▶ [TASK DESCRIPTION]:
Transcribe the records below exactly, leaving out any pictures.

▶ [EXCERPTED RECORDS]:
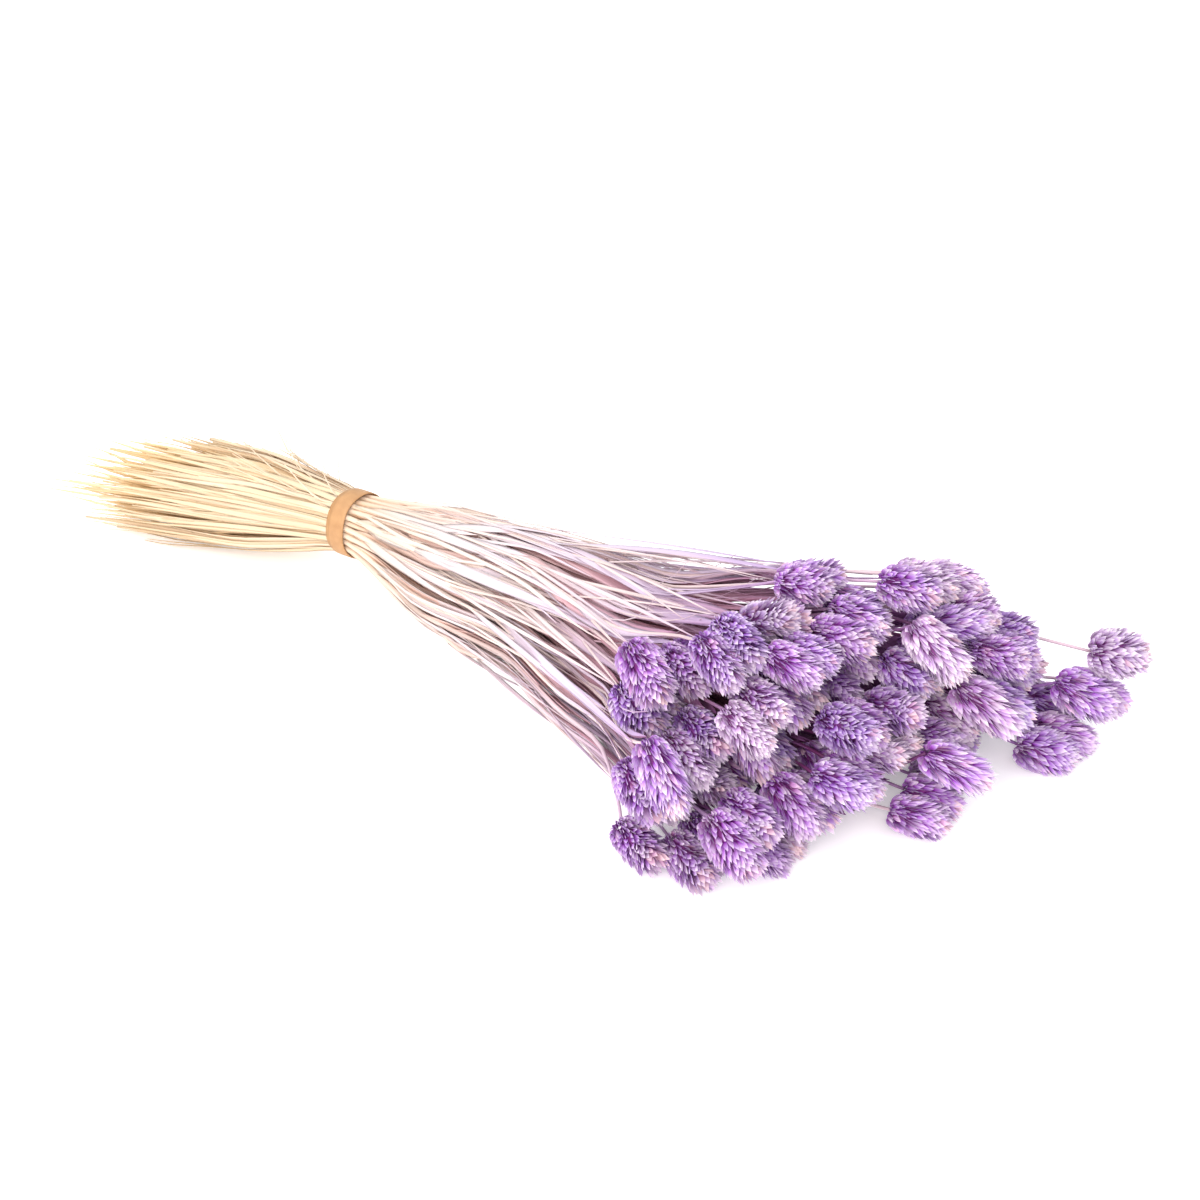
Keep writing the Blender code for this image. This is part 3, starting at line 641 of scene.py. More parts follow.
def straw_material(name, roughness, surface, streak):
    """Straw that changes colour along the bunch. streak is how dark its fibres get."""
    material, tree, shader = new_material(name, roughness, 0.35)
    spot = add_node(tree, "ShaderNodeTexCoord")
    split = add_node(tree, "ShaderNodeSeparateXYZ", {0: spot.outputs["Object"]})
    along = fit(tree, split.outputs["X"], *BUNCH_ENDS, 0.0, 1.0)
    tint, depth, wear_and_shade, _ = read_notes(tree)
    # Painted shade: deep in the bunch the colour turns to that of the shaded gaps
    colour = mix(tree, depth, ramp(tree, along, surface), ramp(tree, along, STRAW_PAINTED_SHADE))
    creamy = combine(tree, "MULTIPLY", fit(tree, tint, 0.45, 0.85, 0.0, 0.75),
                     fit(tree, depth, 0.0, 0.6, 1.0, 0.0))
    colour = mix(tree, creamy, colour, ramp(tree, along, STRAW_CREAM))
    # Wear and painted shade: worn places and the leaves that fill shaded gaps take the worn colour
    colour = mix(tree, wear_and_shade, colour, ramp(tree, along, STRAW_WORN_AND_SHADE))
    grain = add_node(tree, "ShaderNodeAttribute", attribute_name="grain")
    stretch = add_node(tree, "ShaderNodeMapping",
                       {"Scale": FIBRES, "Vector": grain.outputs["Vector"]})
    fibre = add_node(tree, "ShaderNodeTexNoise", {
        "Scale": 1.0, "Detail": 3.0, "Vector": stretch.outputs["Vector"]}).outputs["Fac"]
    bright = add_node(tree, "ShaderNodeHueSaturation", {
        "Value": fit(tree, fibre, 0.35, 0.68, 1.0 - streak, 1.0 + 0.35 * streak),
        "Color": colour})
    tree.links.new(bright.outputs["Color"], shader.inputs["Base Color"])
    roughen(tree, shader, fibre, 0.35, 0.0004)
    return material


stem_material = straw_material("dried stem", 0.5, STRAW_SURFACE, 0.16)
leaf_material = straw_material("papery leaf", 0.62, LEAF_SURFACE, 0.2)
print("materials:", stem_material.name, "and", leaf_material.name)

# %% [markdown]
# ## The stems
#
# A stem is round, a little thicker at its joints, and never quite straight. Its path goes from
# the cut end through the band to the foot of its head. Dried stems are crooked, so where nothing
# holds a stem it runs straight between a few kinks that push it aside, and all corners are
# rounded. The cut end is open: the sweep starts inside the straw, comes out to the cut, turns
# over its rim and runs back.

# %% A stem's path
PATH_STEP = 0.003
ROUNDING = 2.0
ROUNDING_REACH = 9
STAGGER = 0.00095
FINE_RADIUS_BAND = 0.00142
FINE_RADIUS_FOOT = 0.00145
FINE_RADIUS_CUT = 0.0006
TAPER = 0.060
FINE_RADIUS_TOP = 0.00075
WANDER_Y = 0.0092
WANDER_Z = 0.0038
WANDER_BEHIND = 0.0022
WANDER_FADE = 0.08
KINK_EVERY = (0.036, 0.090)
LAST_RUN = 0.05
# Near the band a stem's middle keeps this far from its wall
BAND_ROOM = FINE_RADIUS_BAND + 0.0002
BAND_HOLD = 0.008
BAND_TO_KINKS = 0.012
LOWEST_PATH_Z = 0.0009


def hold_in_band(y, z, room):
    """Keep a place in the band's disc at least room from the band."""
    out = math.hypot(y - BAND_Y, z - BAND_Z)
    most = BAND_INNER_RADIUS - room
    if out <= most:
        return y, z
    return BAND_Y + (y - BAND_Y) * most / out, BAND_Z + (z - BAND_Z) * most / out


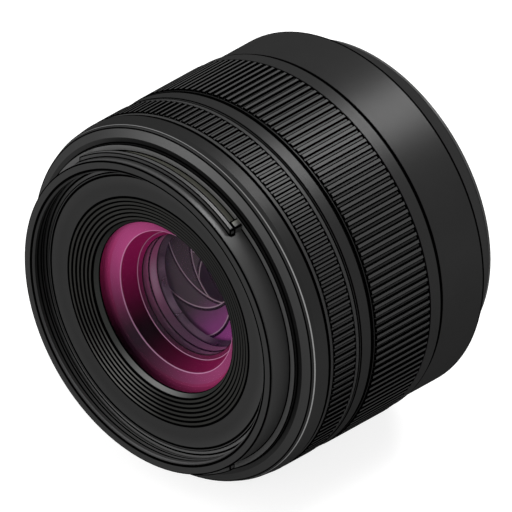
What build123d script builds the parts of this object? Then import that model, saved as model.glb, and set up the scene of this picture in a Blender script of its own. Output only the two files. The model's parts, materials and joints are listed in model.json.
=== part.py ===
from build123d import *
import os
from math import asin, cos, degrees, hypot, radians, sin, sqrt

os.makedirs("parts", exist_ok=True)

# A compact prime lens with an aperture ring and a manual focus ring. Lengths in mm, angles in degrees.
# Every piece is drawn with the optical axis along z, from the mount plane at 0 forward to the front rim,
# and is laid down on saving: forward becomes -Y, and the drawing's y becomes +Z, which is up.
# Angles are seen from the front, counterclockwise from +X.

# Clearances
run_gap = 0.05
ring_gap = 0.12
fit_gap = 0.02
pin_gap = 0.04
head_gap = 0.1
tip_gap = 0.1
window_gap = 0.2
part_gap = 0.3

# Reach of a cutter past the faces that it cuts
over = 1.0

# Screws: shank radius, head radius, head height
front_screw = (0.6, 1.1, 0.5)
seat_screw = (0.6, 1.1, 0.5)
barrel_screw = (0.7, 1.3, 1.2)
cell_screw = (0.5, 0.9, 0.5)
board_screw = (0.5, 1.0, 0.5)
mount_screw = (0.85, 1.5, 1.0)
key_screw = (0.6, 1.1, 0.6)

# Iris: the opening, the blades round it, and the pivots outside them
blade_count = 7
iris_opening_r = 9.35
blade_cover = 0.35
blade_width = 6.0
blade_thick = 0.08
blade_pitch = 0.13
blade_first_angle = 18.3
blade_root_angle = -9.0
blade_tip_angle = 112.0
blade_shoulder_angle = 70.0
blade_tip_width = 0.8
blade_tip_swell = 4.7
pivot_room = 1.5
ear_r = 1.15
neck_depth = 0.6
neck_start_angle = -4.0
neck_end_angle = 12.0
pivot_pin_r = 0.45
drive_pin_r = 0.4
drive_arm = 2.6
blade_turn = 28.6
drive_pin_mid_angle = 90.0
click_count = 12
click_step = 3.75
clicks_from_open = 9
base_thick = 0.8
drive_ring_thick = 0.6
drive_ring_inset = 0.6
cover_room = 2.4
cover_wall = 0.9
cover_thick = 0.5
cover_flare = 0.5
cover_hood_wall = 0.65
cover_hood_len = 0.4
plate_gap = 0.1
arm_angle = 20.0
arm_width = 5.0
arm_hook = 1.3
key_pin_r = 0.8
key_pin_inset = 0.4
key_pin_cover = 1.0

# Main barrel and the rings round it
seat_rib_lip = 1.0
seat_rib_thick = 1.0
iris_set_back = 0.43
screw_margin = 0.75
barrel_wall = 2.8
ring_wall = 1.95
middle_band_inset = 0.1
spigot_step = 1.0
cell_flange_step = 1.5
barrel_front_lip = 1.3
barrel_front_ledge = 1.2
rear_flange_thick = 1.5
rear_flange_lip = 0.5

# Radii of the main barrel and its rings, from the iris outward
blade_inner_r = iris_opening_r + blade_cover
blade_outer_r = blade_inner_r + blade_width
pivot_circle_r = blade_outer_r + pivot_room
cover_inner_r = pivot_circle_r + cover_room
cover_wall_r = cover_inner_r + cover_wall
cover_hood_r = iris_opening_r + cover_flare + cover_hood_wall
drive_ring_r = cover_inner_r - part_gap
drive_ring_bore_r = blade_inner_r + drive_ring_inset
seat_rib_r = cover_wall_r + seat_rib_lip
seat_screw_circle_r = seat_rib_r + screw_margin + seat_screw[1]
barrel_bore_r = seat_screw_circle_r + screw_margin + seat_screw[1]
land_r = barrel_bore_r + barrel_wall
barrel_r = land_r + run_gap + ring_wall
middle_band_r = barrel_r - middle_band_inset
spigot_r = land_r - spigot_step
cell_flange_r = spigot_r - cell_flange_step
barrel_front_bore_r = cell_flange_r - barrel_front_lip
key_pin_inner_r = barrel_bore_r + key_pin_inset
key_pin_outer_r = land_r + key_pin_cover
arm_reach_r = key_pin_inner_r + arm_hook
barrel_screw_circle_r = barrel_bore_r - barrel_screw[0] - part_gap
rear_flange_bore_r = barrel_screw_circle_r - barrel_screw[0] - rear_flange_lip

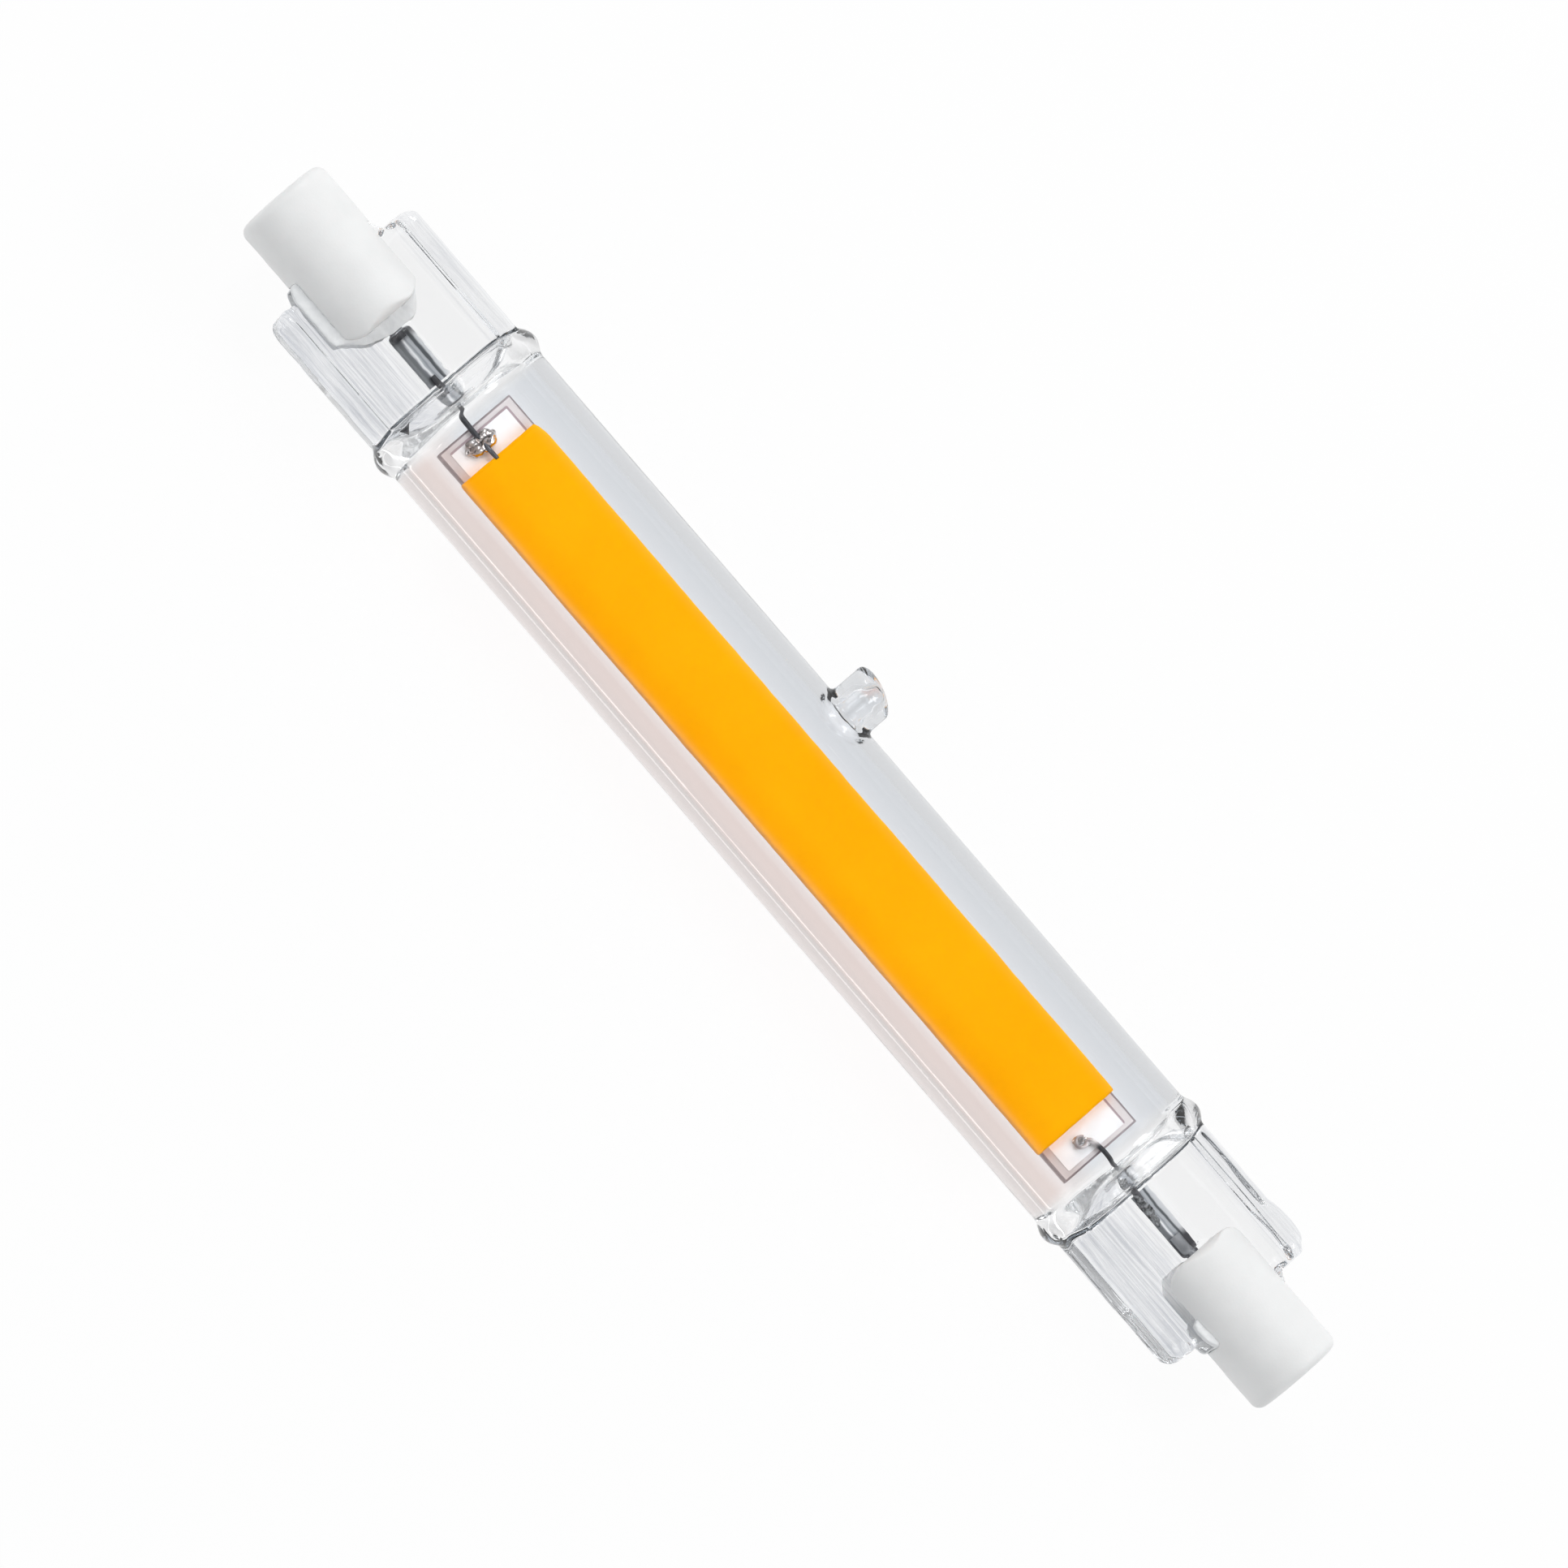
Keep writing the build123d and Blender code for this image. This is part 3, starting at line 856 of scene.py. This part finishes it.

▶ [EXERCISE RESPONSE]:
Keep writing the Blender code for this image. This is part 3, starting at line 641 of scene.py. More parts follow.
def straw_material(name, roughness, surface, streak):
    """Straw that changes colour along the bunch. streak is how dark its fibres get."""
    material, tree, shader = new_material(name, roughness, 0.35)
    spot = add_node(tree, "ShaderNodeTexCoord")
    split = add_node(tree, "ShaderNodeSeparateXYZ", {0: spot.outputs["Object"]})
    along = fit(tree, split.outputs["X"], *BUNCH_ENDS, 0.0, 1.0)
    tint, depth, wear_and_shade, _ = read_notes(tree)
    # Painted shade: deep in the bunch the colour turns to that of the shaded gaps
    colour = mix(tree, depth, ramp(tree, along, surface), ramp(tree, along, STRAW_PAINTED_SHADE))
    creamy = combine(tree, "MULTIPLY", fit(tree, tint, 0.45, 0.85, 0.0, 0.75),
                     fit(tree, depth, 0.0, 0.6, 1.0, 0.0))
    colour = mix(tree, creamy, colour, ramp(tree, along, STRAW_CREAM))
    # Wear and painted shade: worn places and the leaves that fill shaded gaps take the worn colour
    colour = mix(tree, wear_and_shade, colour, ramp(tree, along, STRAW_WORN_AND_SHADE))
    grain = add_node(tree, "ShaderNodeAttribute", attribute_name="grain")
    stretch = add_node(tree, "ShaderNodeMapping",
                       {"Scale": FIBRES, "Vector": grain.outputs["Vector"]})
    fibre = add_node(tree, "ShaderNodeTexNoise", {
        "Scale": 1.0, "Detail": 3.0, "Vector": stretch.outputs["Vector"]}).outputs["Fac"]
    bright = add_node(tree, "ShaderNodeHueSaturation", {
        "Value": fit(tree, fibre, 0.35, 0.68, 1.0 - streak, 1.0 + 0.35 * streak),
        "Color": colour})
    tree.links.new(bright.outputs["Color"], shader.inputs["Base Color"])
    roughen(tree, shader, fibre, 0.35, 0.0004)
    return material


stem_material = straw_material("dried stem", 0.5, STRAW_SURFACE, 0.16)
leaf_material = straw_material("papery leaf", 0.62, LEAF_SURFACE, 0.2)
print("materials:", stem_material.name, "and", leaf_material.name)

# %% [markdown]
# ## The stems
#
# A stem is round, a little thicker at its joints, and never quite straight. Its path goes from
# the cut end through the band to the foot of its head. Dried stems are crooked, so where nothing
# holds a stem it runs straight between a few kinks that push it aside, and all corners are
# rounded. The cut end is open: the sweep starts inside the straw, comes out to the cut, turns
# over its rim and runs back.

# %% A stem's path
PATH_STEP = 0.003
ROUNDING = 2.0
ROUNDING_REACH = 9
STAGGER = 0.00095
FINE_RADIUS_BAND = 0.00142
FINE_RADIUS_FOOT = 0.00145
FINE_RADIUS_CUT = 0.0006
TAPER = 0.060
FINE_RADIUS_TOP = 0.00075
WANDER_Y = 0.0092
WANDER_Z = 0.0038
WANDER_BEHIND = 0.0022
WANDER_FADE = 0.08
KINK_EVERY = (0.036, 0.090)
LAST_RUN = 0.05
# Near the band a stem's middle keeps this far from its wall
BAND_ROOM = FINE_RADIUS_BAND + 0.0002
BAND_HOLD = 0.008
BAND_TO_KINKS = 0.012
LOWEST_PATH_Z = 0.0009


def hold_in_band(y, z, room):
    """Keep a place in the band's disc at least room from the band."""
    out = math.hypot(y - BAND_Y, z - BAND_Z)
    most = BAND_INNER_RADIUS - room
    if out <= most:
        return y, z
    return BAND_Y + (y - BAND_Y) * most / out, BAND_Z + (z - BAND_Z) * most / out


What build123d script builds the parts of this object? Then import that model, saved as model.glb, and set up the scene of this picture in a Blender script of its own. Output only the two files. The model's parts, materials and joints are listed in model.json.
=== part.py ===
from build123d import *
import os
from math import asin, cos, degrees, hypot, radians, sin, sqrt

os.makedirs("parts", exist_ok=True)

# A compact prime lens with an aperture ring and a manual focus ring. Lengths in mm, angles in degrees.
# Every piece is drawn with the optical axis along z, from the mount plane at 0 forward to the front rim,
# and is laid down on saving: forward becomes -Y, and the drawing's y becomes +Z, which is up.
# Angles are seen from the front, counterclockwise from +X.

# Clearances
run_gap = 0.05
ring_gap = 0.12
fit_gap = 0.02
pin_gap = 0.04
head_gap = 0.1
tip_gap = 0.1
window_gap = 0.2
part_gap = 0.3

# Reach of a cutter past the faces that it cuts
over = 1.0

# Screws: shank radius, head radius, head height
front_screw = (0.6, 1.1, 0.5)
seat_screw = (0.6, 1.1, 0.5)
barrel_screw = (0.7, 1.3, 1.2)
cell_screw = (0.5, 0.9, 0.5)
board_screw = (0.5, 1.0, 0.5)
mount_screw = (0.85, 1.5, 1.0)
key_screw = (0.6, 1.1, 0.6)

# Iris: the opening, the blades round it, and the pivots outside them
blade_count = 7
iris_opening_r = 9.35
blade_cover = 0.35
blade_width = 6.0
blade_thick = 0.08
blade_pitch = 0.13
blade_first_angle = 18.3
blade_root_angle = -9.0
blade_tip_angle = 112.0
blade_shoulder_angle = 70.0
blade_tip_width = 0.8
blade_tip_swell = 4.7
pivot_room = 1.5
ear_r = 1.15
neck_depth = 0.6
neck_start_angle = -4.0
neck_end_angle = 12.0
pivot_pin_r = 0.45
drive_pin_r = 0.4
drive_arm = 2.6
blade_turn = 28.6
drive_pin_mid_angle = 90.0
click_count = 12
click_step = 3.75
clicks_from_open = 9
base_thick = 0.8
drive_ring_thick = 0.6
drive_ring_inset = 0.6
cover_room = 2.4
cover_wall = 0.9
cover_thick = 0.5
cover_flare = 0.5
cover_hood_wall = 0.65
cover_hood_len = 0.4
plate_gap = 0.1
arm_angle = 20.0
arm_width = 5.0
arm_hook = 1.3
key_pin_r = 0.8
key_pin_inset = 0.4
key_pin_cover = 1.0

# Main barrel and the rings round it
seat_rib_lip = 1.0
seat_rib_thick = 1.0
iris_set_back = 0.43
screw_margin = 0.75
barrel_wall = 2.8
ring_wall = 1.95
middle_band_inset = 0.1
spigot_step = 1.0
cell_flange_step = 1.5
barrel_front_lip = 1.3
barrel_front_ledge = 1.2
rear_flange_thick = 1.5
rear_flange_lip = 0.5

# Radii of the main barrel and its rings, from the iris outward
blade_inner_r = iris_opening_r + blade_cover
blade_outer_r = blade_inner_r + blade_width
pivot_circle_r = blade_outer_r + pivot_room
cover_inner_r = pivot_circle_r + cover_room
cover_wall_r = cover_inner_r + cover_wall
cover_hood_r = iris_opening_r + cover_flare + cover_hood_wall
drive_ring_r = cover_inner_r - part_gap
drive_ring_bore_r = blade_inner_r + drive_ring_inset
seat_rib_r = cover_wall_r + seat_rib_lip
seat_screw_circle_r = seat_rib_r + screw_margin + seat_screw[1]
barrel_bore_r = seat_screw_circle_r + screw_margin + seat_screw[1]
land_r = barrel_bore_r + barrel_wall
barrel_r = land_r + run_gap + ring_wall
middle_band_r = barrel_r - middle_band_inset
spigot_r = land_r - spigot_step
cell_flange_r = spigot_r - cell_flange_step
barrel_front_bore_r = cell_flange_r - barrel_front_lip
key_pin_inner_r = barrel_bore_r + key_pin_inset
key_pin_outer_r = land_r + key_pin_cover
arm_reach_r = key_pin_inner_r + arm_hook
barrel_screw_circle_r = barrel_bore_r - barrel_screw[0] - part_gap
rear_flange_bore_r = barrel_screw_circle_r - barrel_screw[0] - rear_flange_lip

Keep writing the build123d and Blender code for this image. This is part 3, starting at line 856 of scene.py. This part finishes it.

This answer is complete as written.